The town’s Master Plan recommended that bridge repairs be prioritized in the town’s five-year capital improvement plans. The town has taken action about its deficient bridges in priority order as the Plan recommended.

To the editor:

In reference to Alan Chartock’s column about the Division Street Bridge being closed, some observations about local government’s capacity for strategic perspective:
Great Barrington’s Master Plan, the product of two years of research and community consultation, was finished in 2013. (Full disclosure: I was co-chair of the committee that produced this report.) Its recommendations about bridges have been generally followed, by the state and by the town government.

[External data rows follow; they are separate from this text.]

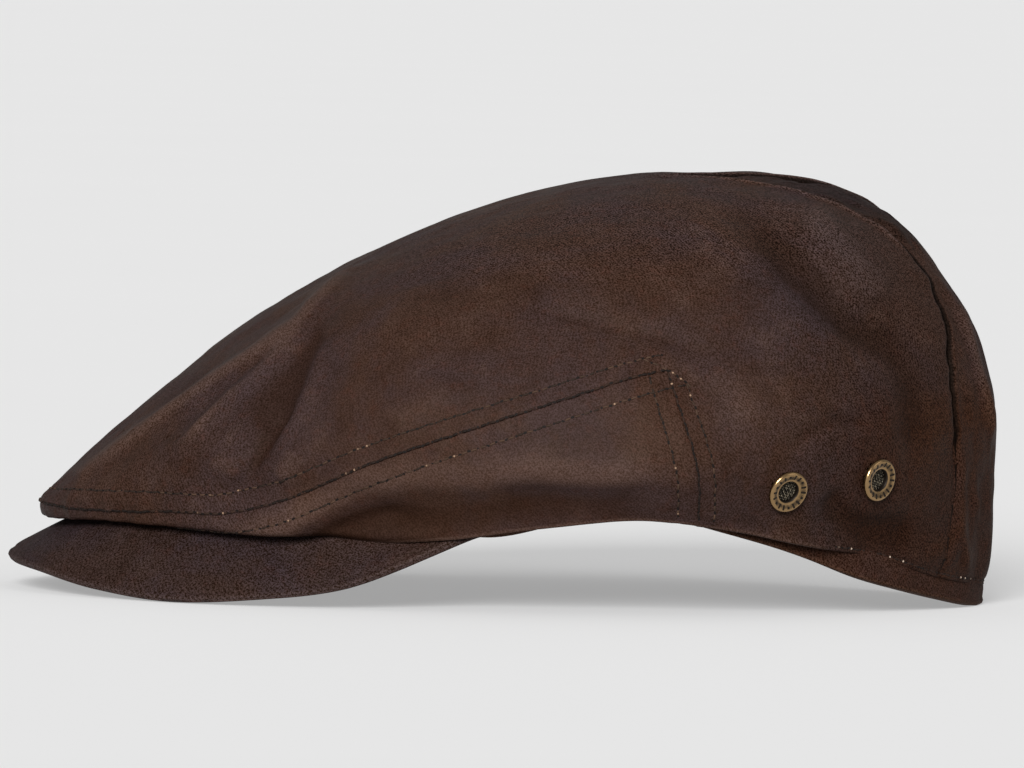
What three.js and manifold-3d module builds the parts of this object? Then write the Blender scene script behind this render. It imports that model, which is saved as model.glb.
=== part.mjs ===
// A waxed cotton cap with a curved peak, resting by itself on the peak's two low edges and the back of its
// band. Millimetres, +Z up. The cap faces -X, its left side is -Y, and the floor is z = 0.

import * as THREE from 'three';
import { mergeVertices } from 'three/addons/utils/BufferGeometryUtils.js';
import Module from 'manifold-3d';

const wasm = await Module();
wasm.setup();

const table = (columns, ...rows) =>
  rows.map((row) => Object.fromEntries(columns.map((name, i) => [name, row[i]])));

// Cloth, board and clearances
const CLOTH = 2.0;
const GAP = 0.3;
const PEAK_THICK = 3.4;
const PEAK_EDGE_THICK = 2.0;
const BAND_THICK = 1.8;
const BAND_WIDTH = 25;

// Crown rings from the hem to the one below the apex. Front and back are points of the centre line, side is
// the widest point. A full value below 0 draws the plan of that end in to a rounded point.
const CROWN_RINGS = table(
  ['frontX', 'frontZ', 'frontFull', 'sideX', 'sideY', 'sideZ', 'backX', 'backZ', 'backFull'],
  [-126.4, 17.4, -0.22, 38, 95, 26.2, 134.6, 5.8, -0.33],
  [-129.3, 20.6, -0.2, 36, 99, 34, 136.8, 18, -0.33],
  [-129.6, 24.2, -0.18, 34, 101, 43, 137.2, 38, -0.33],
  [-125.5, 29, -0.16, 32, 100.5, 53, 136.5, 55, -0.32],
  [-112.5, 41.8, -0.12, 30, 97, 65, 133, 68.5, -0.3],
  [-96, 56.4, -0.08, 30, 90, 78, 127.2, 82.5, -0.27],
  [-74, 74, -0.04, 32, 79, 91, 118.8, 95.2, -0.23],
  [-46, 90.2, 0, 36, 62, 104, 106.5, 107.6, -0.18],
  [-12, 106, 0, 41, 40, 113, 90, 114.4, -0.12],
  [20, 115, 0, 46, 19, 117.2, 71, 117.2, -0.06],
);
const APEX = { x: 49, z: 118.1 };

// Height of the hem along the cap
const HEM = table(
  ['x', 'z'],
  [-126.4, 17.4],
  [-90, 14.5],
  [-60, 15.2],
  [-20, 19],
  [10, 23.4],
  [38, 26.2],
  [58, 24.4],
  [85, 19],
  [105, 15],
  [120, 9.6],
  [134.6, 5.8],
);

// The soft top leans a little towards the left side between these heights
const LEAN = 0.07;
const LEAN_FROM = 30;
const LEAN_FULL = 100;

// Main folds of the cloth, seen from the side: a line from one point to the other, how far it stands proud,
// or sinks where that is below 0, and how wide it spreads. Side -1 is the left, 1 the right, 0 both.
const FOLDS = table(
  ['side', 'fromX', 'fromZ', 'toX', 'toZ', 'height', 'width'],
  [-1, -47, 86, -91, 42, 1.6, 9],
  [-1, -51, 63, -70, 33, -1.7, 6.5],
  [-1, 49, 69, 57, 48, -1.6, 5.5],
  [-1, 78, 93, 98, 83, -1.3, 7],
  [1, -40, 84, -84, 46, 1.4, 10],
  [1, -46, 66, -62, 38, -1.5, 7],
  [1, 60, 72, 74, 48, -1.4, 7],
  [1, 72, 112, 112, 98, 2.8, 14],
  [0, 60, 47, 104, 50, 2.4, 16],
  [0, 70, 24, 97, 18, -2.2, 13],
);
const FOLD_SIDE_BLEND = 30;

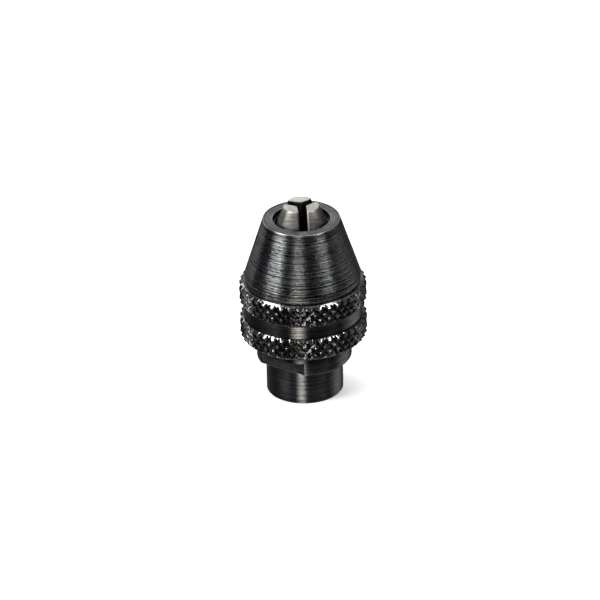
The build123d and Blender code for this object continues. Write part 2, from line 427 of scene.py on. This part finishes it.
def resharpened(piece):
    """Welds a cut mesh and marks its real edges sharp again."""
    bm = bmesh.new()
    bm.from_mesh(piece.data)
    bmesh.ops.remove_doubles(bm, verts=bm.verts, dist=1e-8)
    bmesh.ops.dissolve_degenerate(bm, dist=1e-9, edges=bm.edges)
    mark_edges(bm)
    bm.to_mesh(piece.data)
    bm.free()


# ---------------------------------------------------------------- nose cone

NOSE_FACE_R = 5.25
MOUTH_R = 3.9
MOUTH_DEPTH = 0.8
TAPER_TOP_R = 3.6
TAPER_BOTTOM_R = 5.42
TAPER_BOTTOM_Z = 20.1
CHAMBER_R = 6.45
SKIRT_R = 7.4
NECK_R = 7.6
RIM_Z = (SLEEVE_HIGH + 0.1, SLEEVE_HIGH + 0.9)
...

Aging infrastructure is one of the plan’s big concerns. All kinds of public investments, dating back more than half a century – schools, bridges, water and wastewater systems, buildings, roads – need major work or replacement. Much of this aging infrastructure is not up to town government to decide about, at least not directly, even though town residents pay for it. When the Master Plan was being prepared, the wastewater treatment plant, a separate enterprise, needed to invest $20 million to comply with the law. The Fire District, an even more separate entity, was replacing century-old water lines, while the separate water service in Housatonic also needed attention. The regional school district, yet another separate entity, was considering improvement or replacement for the high school which would cost Great Barrington taxpayers tens of millions. These fiscal realities constrain how the town sets priorities for its own spending.

Focusing on bridges: there are 17 of them in Great Barrington, and the state is responsible for seven. The state bridge that was most in need of repair when the Plan was prepared was the Park Street bridge in Housatonic. That work has now been done. The brown bridge on Route 7, which is nearly 90 years old, is also a state responsibility. It was considered to be in decent shape then, but it demanded attention because of its critical importance in area’s highway system. It carries about 20,000 vehicles per day, ten times more than the Division Street bridges. The state was considering a major replacement and realignment for the brown bridge, but the state has evidently decided that would take too long so it will be repaired next year.

The Master Plan recommended that bridge repairs be prioritized in the town’s five-year capital improvement plans. The town has taken action about its deficient bridges in priority order as the Plan recommended. The Bridge Street bridge, one of three that was considered functionally obsolete, was tackled first. It was assigned the highest priority because of its poor condition and because of its importance to economic development in that part of town and as an alternative to the brown bridge. The town got the funds and did the repair. Next in priority, less centrally located but in slightly worse condition, was the Division Street bridge over the Housatonic. The town has appropriated the funds: this work represents the bulk of the $7 million for road work that was voted at this year’s May town meeting. The low-traffic Cottage Street bridge had fared better in the 2010 state inspection, but the Master Plan nonetheless flagged it because of rust and structural concerns, leading to a load limit and now closure pending a plan for repair.

“Fixing bridges is a lengthy and expensive proposition,” says the Master Plan, Vol 2, p. 120. Authorizing the money is one step in a process that takes three or four years. Looking backwards, it is easy to say that the town should have moved sooner. Perhaps the town should have decided five years ago that fixing all of the bridges was not just a high priority, but its number one priority. What would then have been shifted to a lower priority? Suppose the town had floated a $15 million bridge bond in 2014. It might have decided to relieve the fiscal burden by postponing the then-projected $20 million investment in the sewage treatment plant. Would we now be outraged to be trucking sewage elsewhere for treatment because our plant was shut down for non-compliance with state and federal environmental laws?

Across the entire state, indeed the entire country, obsolete infrastructure is a serious problem. Roads and bridges around here date from when the automobile was almost a novelty, so it should not be surprising that they are falling apart. As local government now has to deal with this state and national problem one crumbling viaduct – and quaint town hall, and lovely old library, and slowly disappearing cemetery, and empty school, and abandoned polluted commercial site — at a time, how does it set priorities, given the constraints of other fiscal and legal obligations? This raises a general discussion question for the political scientists out there: how does a democratically responsive government body make public decisions that balance current crises and demands against long-term goals and needs? Constructive suggestions are welcome.